Assim que essa egrégia instituição, perseverando em face de todas as adversidades e obstáculos, marca profundamente, há mais de 150 anos, a vida da nossa Vila Boa – Cidade-Mãe, berço da cultura goiana – e do Estado de Goiás, consistindo, portanto, em espaço literário de extrema importância na formação intelectual, cultural e educacional do nosso povo. Incontestes e incomensuráveis, portanto, os serviços prestados pelo Gabinete Literário à sociedade goiana ao largo das últimas quinze décadas. Nessa senda, não podemos negligenciar a premente e inadiável necessidade de salvar, preservar, fortalecer e valorizar o Gabinete Literário Goyano e o seu portentoso acervo bem como de manter viva a sua rica memória, que, em última análise, confunde-se com a memória de Goiás, com a memória do povo goiano, sendo, pois, patrimônio nosso e responsabilidade de todos nós.

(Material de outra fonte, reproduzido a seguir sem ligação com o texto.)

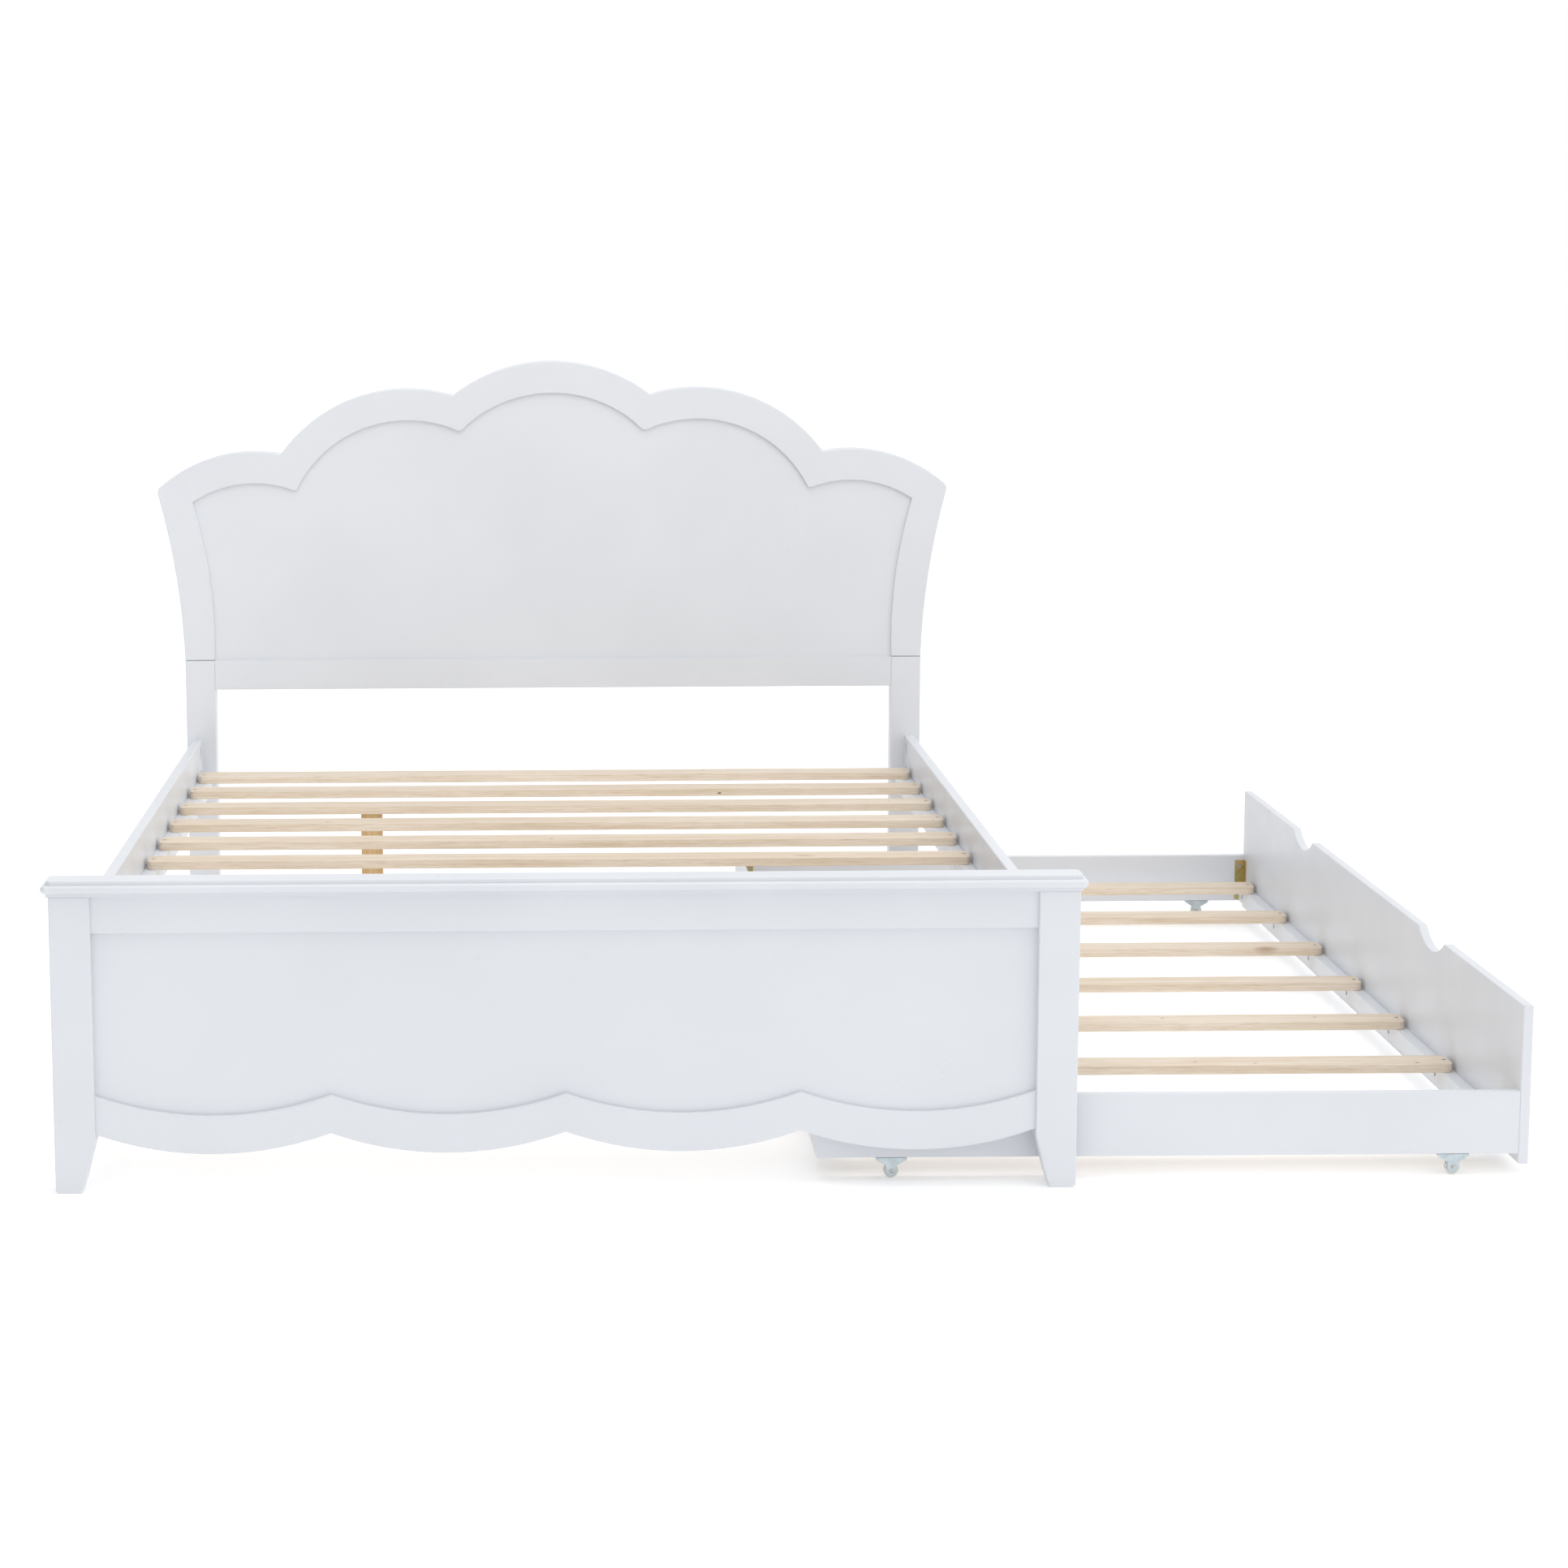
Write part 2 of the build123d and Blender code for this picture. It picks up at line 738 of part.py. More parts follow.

Nessa senda, cumpre salientar que a grande luta e meta da atual Diretoria do Gabinete Literário Goyano consiste em buscar e viabilizar a necessária e urgente reforma do seu casarão sede, localizado no Centro Histórico da Cidade de Goiás, bem como a limpeza, higienização, catalogação, restauro e digitalização de todo o seu raríssimo acervo, com vistas a preservarmos este verdadeiro tesouro histórico e cultural da antiga Vila Boa, do nosso Estado de Goiás e do Brasil.